AUD: RBA statement seen as a positive
The Australian data were not conspicuously better than those from elsewhere. Gross domestic product expanded by 0.5% in the second quarter, in line with forecast. For most developed countries, that would be a good outcome but for Australia, with growth in the year to June at just 1.4%, it qualified as sluggish. Looking on the bright side, it meant the 29th consecutive year of growth for the Australian economy. The property market remains in the doldrums. Hard on the heels of a 7.2% monthly decline in new home sales, building approvals fell 9.7% in July and were down by 28.5% from the same month last year. Manufacturing PMIs from AiG and the CBA were both positive at 53.1 and 50.9%, respectively, for August.
When the Reserve Bank of Australia left its benchmark Cash Rate unchanged at 1.0% the Aussie reacted positively. Although the statement warned that the RBA will “ease monetary policy further if needed”, investors found the tone much less dovish than they had expected. The RBA turned the Australian dollar around and it spent the rest of the week moving higher against the US dollar, adding a net one US cent. The Aussie gave up half a cent to sterling.

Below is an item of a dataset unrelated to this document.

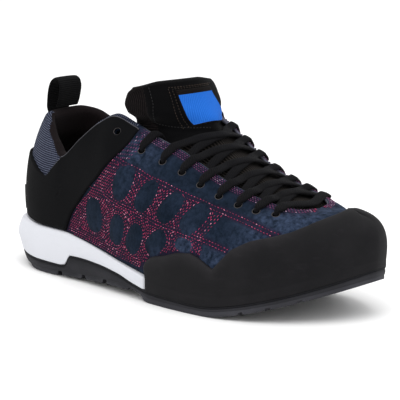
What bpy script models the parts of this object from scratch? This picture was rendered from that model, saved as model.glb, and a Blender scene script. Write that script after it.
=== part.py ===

NZD: RBA statement seen as a positive
The best thing that happened to the Kiwi during the week was the Reserve Bank of Australia’s interest rate decision and statement. As the Aussie moved higher, it dragged the NZ dollar in its wake, the apparent assumption being that, if the RBA is less dovish than previously thought, then the RBNZ must be similarly inclined. That logic might be fallacious but it was good enough for investors this week. The Kiwi picked up a net seven eighths of a US cent and lost just a quarter of a cent – 0.1% – to sterling.
NZ ecostats were in typically short supply. Building permits fell 1.3% in July and ANZ’s Business Outlook was not at all optimistic. Headed “Nothing good to say”, it put business confidence eight points lower on the month at -52.3 and noted that “employment, investment and export intentions all fell to dismal levels”.